Rick: One of my friends said that this film is DC’s answer to Captain America. It has the story, great casting, and phenomenal direction. Wonder Woman may not be the best DC adaptation in my view, but it’s one of the best of the 2000s. For the future, I can only hope that directors and writers for DC that take cues here. Wonder Woman was a surprise and is a well made film that focused more on character development and less on bloated mindless action. Wonder Woman is a real winner for me.
Austin: It is easily the best of the DCEU. Its greatest attribute is its deceptive simplicity and nostalgic approach at being a superhero. It isn’t muddled by the cinematic universe building clutter that has plagued nearly every franchise nowadays.
Emily: I definitely agree with all three of you here. The narrative is well-constructed and works in service of itself and the audience. This film was a great experience through its visuals, acting, writing, and directing, which is extremely hard to do, and after the negative reception of other DCEU films, it was crucial to showing just what the universe has to offer.

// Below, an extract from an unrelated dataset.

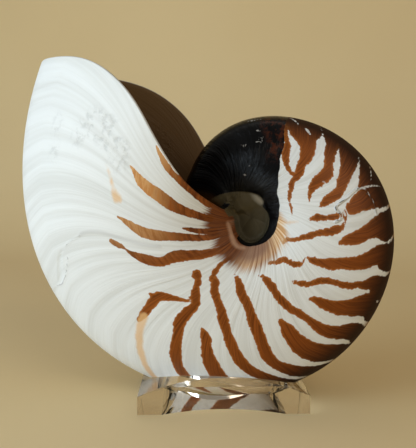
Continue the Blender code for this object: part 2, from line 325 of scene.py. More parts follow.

Ben: Guess all that’s left to do now is hold out hope that Justice League ends up being a good or decent film. I don’t think any of us know what might happen next for the DC franchise, but all we can do is speculate until its arrival. Who knows: considering Gadot and Ben Affleck are have earned their newfound roles as Wonder Woman and Batman, maybe DC can get it right a second time.
Rick: I hope that we have great scenes of dialogue, action, and memorable moments with the characters. The trailers do show a lot of action, so hopefully there will be a compelling story and a sense of fun all wrapped up into one package.
Ben: That’s what it looked like from the behind the scenes footage. Fingers crossed that the audience feels the same way. And I do want to offer my condolences to Zack Snyder’s family and hope that they recover soon.
Emily: Agreed. They deserve nothing but support right now.